In the case of gensets the constant RPM is to maintain 60HZ. It is not advisable to consistently run them with a light electrical load, presumably for benefit of the engine. I am not aware of any benefit higher loads has for the electrical end, and it would seem that higher loads stresses the winding insulation more.

 

[Hippocampus]

It is not advisable to consistently run them with a light electrical load, presumably for benefit of the engine. “

So what’s the take home? Is it or not of benefit?

Related question. Prior boat allowed me to not use a sound enclosure. Noise in the boat was minimal. Current boat has a sound enclosure. Is it better for gensets to not have a sound enclosure?

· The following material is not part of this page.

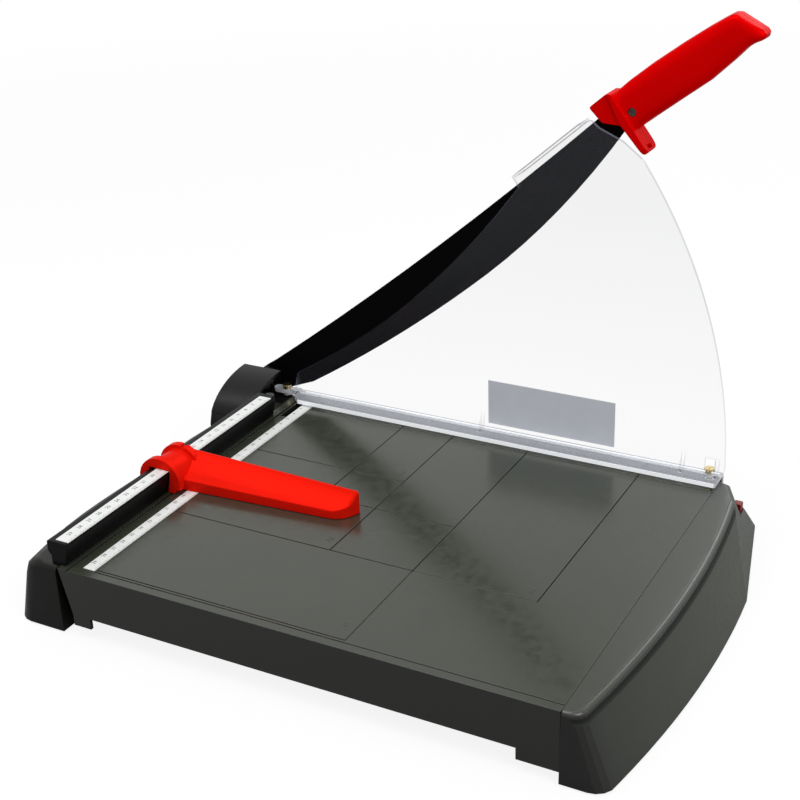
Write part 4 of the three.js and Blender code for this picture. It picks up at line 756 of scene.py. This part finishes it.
# Stage, in metres
FLOOR_HALF = 6.0
FLOOR_FADE = (0.9, 2.2)              # the floor turns to plain white between these distances
NEAR_WHITE = 0.88                    # share of plain white close to the object
FLOOR_PALE, FLOOR_GREY = 0.98, 0.45  # floor as the camera sees it, and as it lights the object
SURROUND_LIGHT, SURROUND_SEEN = 0.36, 1.0
LAMPS = (                            # name, place, target, watts and side
    ("key", (-0.35, 0.5, 1.9), (0, 0, 0.05), 24.0, 1.5),
    ("front", (-0.8, -1.7, 1.3), (0, 0, 0.1), 18.0, 1.2),
    ("side", (1.6, -0.3, 1.2), (0, 0, 0.1), 6.0, 1.0),
)


def emptied(owner):
    """The node tree of a new material or world, without its first nodes."""
    owner.use_nodes = True
    owner.node_tree.nodes.clear()
    return Nodes(owner.node_tree)


def make_floor():
    h = FLOOR_HALF
    mesh = new_mesh("floor", [(-h, -h, 0), (h, -h, 0), (h, h, 0), (-h, h, 0)], [(0, 1, 2, 3)])
    material = bpy.data.materials.new("floor")
    floor = new_piece("floor", mesh, material)
    n = emptied(material)
    path = n.node("ShaderNodeLightPath").outputs
    seen = n.combined("MAXIMUM", path["Is Camera Ray"], path["Is Transmission Ray"])
    pale = n.node("ShaderNodeBsdfDiffuse", Color=grey(FLOOR_PALE)).outputs["BSDF"]
    dark = n.node("ShaderNodeBsdfDiffuse", Color=grey(FLOOR_GREY)).outputs["BSDF"]
    white = n.node("ShaderNodeEmission", Color=grey(1)).outputs["Emission"]
    distance = n.node("ShaderNodeVectorMath", operation="LENGTH")
    n.link(n.node("ShaderNodeNewGeometry").outputs["Position"], distance.inputs[0])
    shown = n.mixed(n.ranged(distance.outputs["Value"], FLOOR_FADE, (NEAR_WHITE, 1.0)), pale, white)
    n.link(n.mixed(seen, dark, shown), n.node("ShaderNodeOutputMaterial").inputs["Surface"])


def make_world():
    """Plain white where it is seen or mirrored, and softer as a light."""
    world = bpy.data.worlds.new("world")
    bpy.context.scene.world = world
    n = emptied(world)
    path = n.node("ShaderNodeLightPath").outputs
    direct = n.combined("MAXIMUM", path["Is Camera Ray"], path["Is Glossy Ray"])
    seen = n.combined("MAXIMUM", direct, path["Is Transmission Ray"])
    light, white = (n.node("ShaderNodeBackground", Color=grey(1), Strength=strength).outputs["Background"]
                    for strength in (SURROUND_LIGHT, SURROUND_SEEN))
    n.link(n.mixed(seen, light, white), n.node("ShaderNodeOutputWorld").inputs["Surface"])


def make_lights():
    for name, place, target, power, side in LAMPS:
        data = bpy.data.lights.new(name, "AREA")
        data.shape = "SQUARE"
        data.size = side
        data.energy = power
        lamp = bpy.data.objects.new(name, data)
        bpy.context.scene.collection.objects.link(lamp)
        lamp.location = place
        lamp.rotation_mode = "QUATERNION"
        lamp.rotation_quaternion = (Vector(target) - Vector(place)).to_track_quat("-Z", "Y")


def main():
    bpy.context.scene.view_settings.view_transform = "Standard"
    make_camera()
    make_world()
    make_floor()
    make_lights()
    finishes = {**plastics(), **metals(), **prints()}
    rear_end(finishes)
    dress_nodes(finishes)
    line_shades(finishes)
    sheet_marks(finishes)
    front_ridge(finishes)
    foot_edges(finishes)
    scale_marks(finishes)
    rail_marks(finishes)


main()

Last question. Does any of this really matter? Is the difference in practice have any meaningful effect?

 

[ronobrien]

It is not recommended that they (generators) run at light load. As I don't see where the higher load would benefit the electrical end, the recommendation would, therefore, seem to be for the benefit of the engine. I think this ties into the theme of this thread about the benefits of running diesels at high loads on occasion. As the RPM in a generator can't be varied, the load must come from increasing the electrical demand. Some manufacturers require an outside source of cooling for the electrical end. Follow their specific advice. As to the real benefits, I have seen the effects of NOT running them hard, poor ring seating, excess oil consumption, erratic firing patterns due to oil infiltration to the cylinders, burned pistons. How much, how often I can't really say. I just take "rather safe than sorry" approach.